While his political characters are somewhat sparse, there’s no denying Costner will be remembered for his roles in the Kennedy-centric films Thirteen Days and JFK. (Speaking of which, does the cast of JFK seem overcompensatory to anyone else?) Anyway, these days, Crash Davis’s “I believe Oswald acted alone” line in Bull Durham seems a prescient nod to the then-coming Camelot Costner.
If Harry Potter is “The Boy Who Lived,” Kevin Costner is “The Boy Who Swam.” First submerged in 1995 with Waterworld — a movie I have yet to watch without falling asleep — and redunked in 1999’s Message in a Bottle — a movie I have yet to watch without crying — Kev, our little mariner, was the perfect choice for The Guardian, in which Washed-Up Water Costner trains “the next generation” of rescue swimmers (including Ashton Kutcher). That makes the score Cameron 6, Costner 3, for those of you who are keeping up. (No James, we haven’t forgotten Piranha Part Two: The Spawning.)
Costner’s directorial debut, Dances with Wolves (which isn’t worth watching after Two Socks dies, if you ask me) brought him two Oscars. Although it wasn’t his first Western, it did, perhaps, add to his affection for the open range. Preceded by Silverado and succeeded by Wyatt Earp (“The longer, more boring one,” as my mother would say), The Postman, and Open Range. Oh, and fuck it, The Untouchables plays like a Western too.
Kevin Costner may worship the West, but when it really comes down to it, the immortal face of Costner is Baseball Costner. Indeed, Kevin Costner has done more baseball-themed films than any other actor. Whether Irish twins, like Bull Durham (1988) and Field of Dreams (1989), or re-mounding years later in For Love of the Game (1999), or as an ex-baseball player in 2005’s The Upside of Anger, K.C. loves to play ball, and we love to watch.
But schtick comes with a price — lazy advertising. Case in point: Boldly printed on For Love of the Game’s DVD case is the hook, “If you liked Field of Dreams, then you’ll love For Love of the Game.” I thought that formula was reserved for drugstore designer-fragrance rip-offs (“If you like Poison, then you’ll love Death”).
Only pre-schtick Baseball Costner resides in most of our Halls of Fame, I’m afraid. Though released back-to-back, Bull Durham was a mildly-raunchy sex comedy by today’s standards, while Field of Dreams was a “Daddy’s just got something in his eye” drama. When I think of Bull Durham, I remember Crash taunting rookie Nuke LaLoosh (Tim Robbins, barely younger than Costner at the time) by calling him “meat.” When I think of Field of Dreams, I recall one of the most ubiquitous movie lines ever. “If you build it, he will come” resides in the pantheon of oft-parodied blockbuster quotes like, “Houston, we have a problem,” “I’m king of the world,” and, more recently, “I wish I knew how to quit you.”

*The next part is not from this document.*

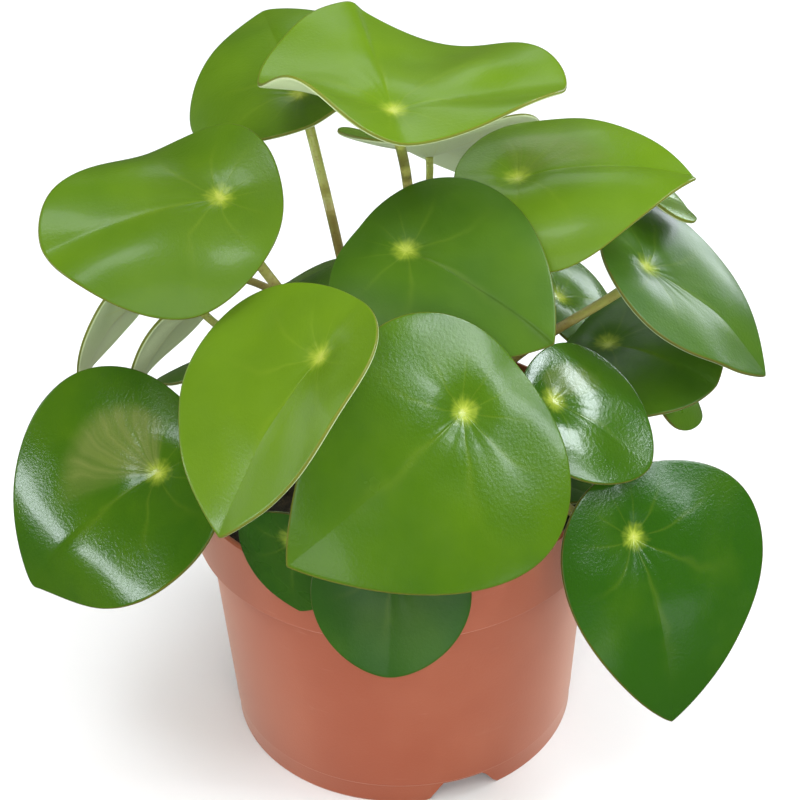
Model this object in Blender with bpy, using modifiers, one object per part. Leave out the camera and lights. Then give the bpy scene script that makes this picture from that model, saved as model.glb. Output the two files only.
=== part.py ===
"""Potted raindrop peperomia: glossy leaves on stalks, growing from soil in a plastic nursery pot.

+Z is up. The origin is on the pot's axis at floor level, the front of the plant is -Y and its
right side +X. Sizes and places are written in millimetres and scaled to metres by MM.
"""

import math
from dataclasses import dataclass

import bmesh
import bpy
from mathutils import Matrix, Vector

MM = 0.001
GAP = 0.3                     # clearance between pieces that touch

# Pot
RIM_RADIUS = 60.0
POT_HEIGHT = 88.0
WALL = 1.3
COLLAR_HEIGHT = 19.7
COLLAR_LOWER_RADIUS = 59.2
COLLAR_OVERHANG = 3.7         # how far the collar stands out over the body
LIP_ROUNDING = 0.6
BODY_FOOT_RADIUS = 51.2
FOOT_RADIUS = 50.7
FOOT_HEIGHT = 6.6
FOOT_THICKNESS = 2.0
GROOVE = 0.4                  # depth and half height of the line above the foot
FLOOR_THICKNESS = 1.6
POT_STEPS = 48

NOTCH_COUNT = 3
NOTCH_AZIMUTH = -71.0
NOTCH_WIDTH_LOW = 21.0
NOTCH_WIDTH_HIGH = 12.5
NOTCH_HEIGHT = 6.0

POT_ROUGHNESS = 0.42

DRAIN_COUNT = 6
DRAIN_RADIUS = 3.5
DRAIN_RING_RADIUS = 34.0
DRAIN_SIDES = 16

# Soil
SOIL_LEVEL = 79.0
SOIL_RISE = 1.5               # how much higher the soil lies at the middle
STEM_HOLE_DEPTH = 13.0
SOIL_ROUGHNESS = 0.95

# Stems and stalks
STEM_RADIUS = 5.0
STEM_TOP = 89.0
STEM_TAPER = 0.85             # radius of a stem's top as a share of its foot's
STEM_SIDES = 12
STALK_RADIUS = 1.55
STALK_POINTS = 9
STALK_SPREAD = 2.2            # how far from its stem's axis a stalk starts
STALK_ROUGHNESS = 0.45

# Blades
BLADE_THICKNESS = 1.1
BLADE_SPOKES = 22
BLADE_RINGS = 4
SPOT_SETBACK = 0.25           # share of a blade's length that lies behind its stalk
KEEL_ANGLE = 6.0              # how much both halves rise from the midrib
BEND_POWER = 1.4
BEND_SAMPLES = 8
LIFT_BREADTH = 60             # degrees to each side over which a lifted edge fades out
DIMPLE_DEPTH = 1.5
DIMPLE_RADIUS = 6.0
BLADE_ROUGHNESS = 0.3

FRESH_GREEN = (0.16, 0.31, 0.04)
MATURE_GREEN = (0.06, 0.17, 0.025)
STALK_COLOUR = (0.28, 0.20, 0.07)
POT_COLOUR = (0.46, 0.13, 0.065)
SOIL_COLOUR = (0.025, 0.016, 0.011)

SMOOTH_UP_TO = 40             # degrees between faces that are shaded as one
WELD = 0.00001                # metres between points that are one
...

We can’t quit you, Kevin. We fly in the face of reason, of bad acting and writing. Why? In the hopes that Rumor Has It… isn’t an indication of forthcoming Pathological Genealogical Fetishist Costners. And because you’re just so damn fucking likeable. You’ve enshrouded yourself in the sentimental romance of baseball, the Old West, Camelot, the sea, and the future. It’s a distinctively American, almost religious romanticism, and maybe that’s why, despite Robin Hood: Prince of Thieves, you will remain forever beloved.
(I’m really looking forward to hearing you refer to Ashton Kutcher as “meat.” Just once?)